── MATERIAL SUPPLIED ──
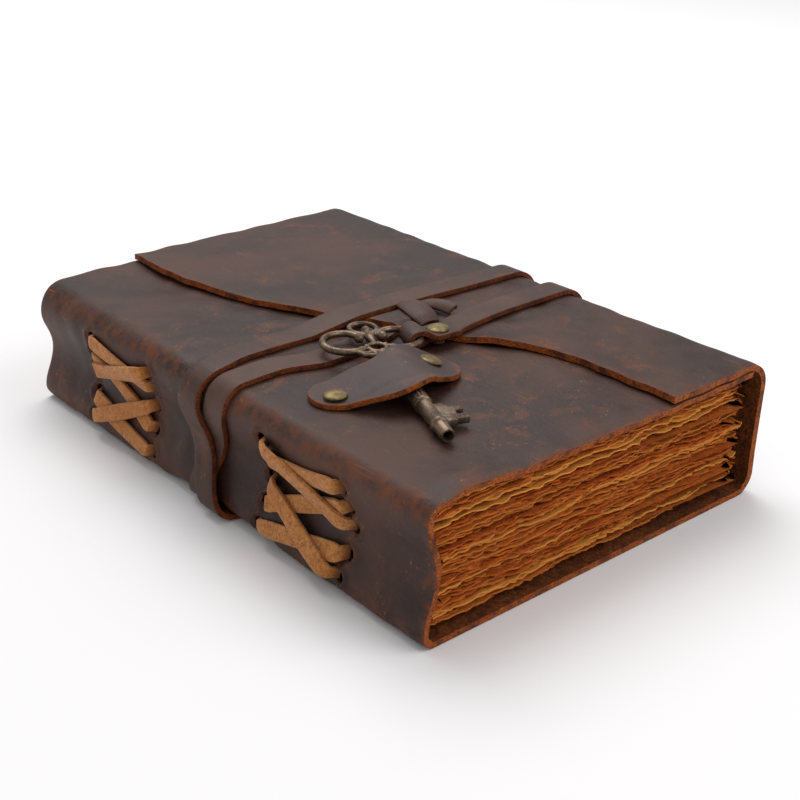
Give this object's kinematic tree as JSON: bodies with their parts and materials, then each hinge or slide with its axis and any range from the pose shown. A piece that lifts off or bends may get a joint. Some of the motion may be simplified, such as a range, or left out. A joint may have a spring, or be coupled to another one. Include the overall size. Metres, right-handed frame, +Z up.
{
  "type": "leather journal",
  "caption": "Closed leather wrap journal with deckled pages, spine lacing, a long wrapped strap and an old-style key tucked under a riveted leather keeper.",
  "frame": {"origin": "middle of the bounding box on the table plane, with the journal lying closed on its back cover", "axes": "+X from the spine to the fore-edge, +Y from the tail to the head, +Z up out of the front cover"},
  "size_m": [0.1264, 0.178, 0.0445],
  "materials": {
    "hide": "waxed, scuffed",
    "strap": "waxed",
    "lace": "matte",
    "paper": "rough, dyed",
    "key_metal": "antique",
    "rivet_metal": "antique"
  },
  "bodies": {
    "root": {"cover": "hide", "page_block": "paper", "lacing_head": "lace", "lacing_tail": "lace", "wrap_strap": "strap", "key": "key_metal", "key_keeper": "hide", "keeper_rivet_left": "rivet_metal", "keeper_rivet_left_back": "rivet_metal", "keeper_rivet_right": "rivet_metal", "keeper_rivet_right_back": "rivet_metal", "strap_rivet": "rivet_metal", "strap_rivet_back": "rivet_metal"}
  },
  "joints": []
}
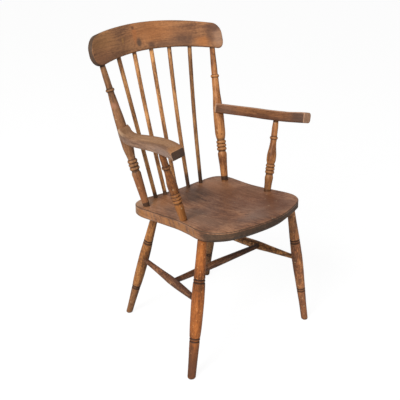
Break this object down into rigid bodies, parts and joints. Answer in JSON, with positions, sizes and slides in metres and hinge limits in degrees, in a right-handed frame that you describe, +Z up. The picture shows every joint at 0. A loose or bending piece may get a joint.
───
→ **PROMPT**
Go through the listing above and list every line that has the word "object".

→ **RIGHT ANSWER**
Give this object's kinematic tree as JSON: bodies with their parts and materials, then each hinge or slide with its axis and any range from the pose shown. A piece that lifts off or bends may get a joint. Some of the motion may be simplified, such as a range, or left out. A joint may have a spring, or be coupled to another one. Include the overall size. Metres, right-handed frame, +Z up.
Break this object down into rigid bodies, parts and joints. Answer in JSON, with positions, sizes and slides in metres and hinge limits in degrees, in a right-handed frame that you describe, +Z up. The picture shows every joint at 0. A loose or bending piece may get a joint.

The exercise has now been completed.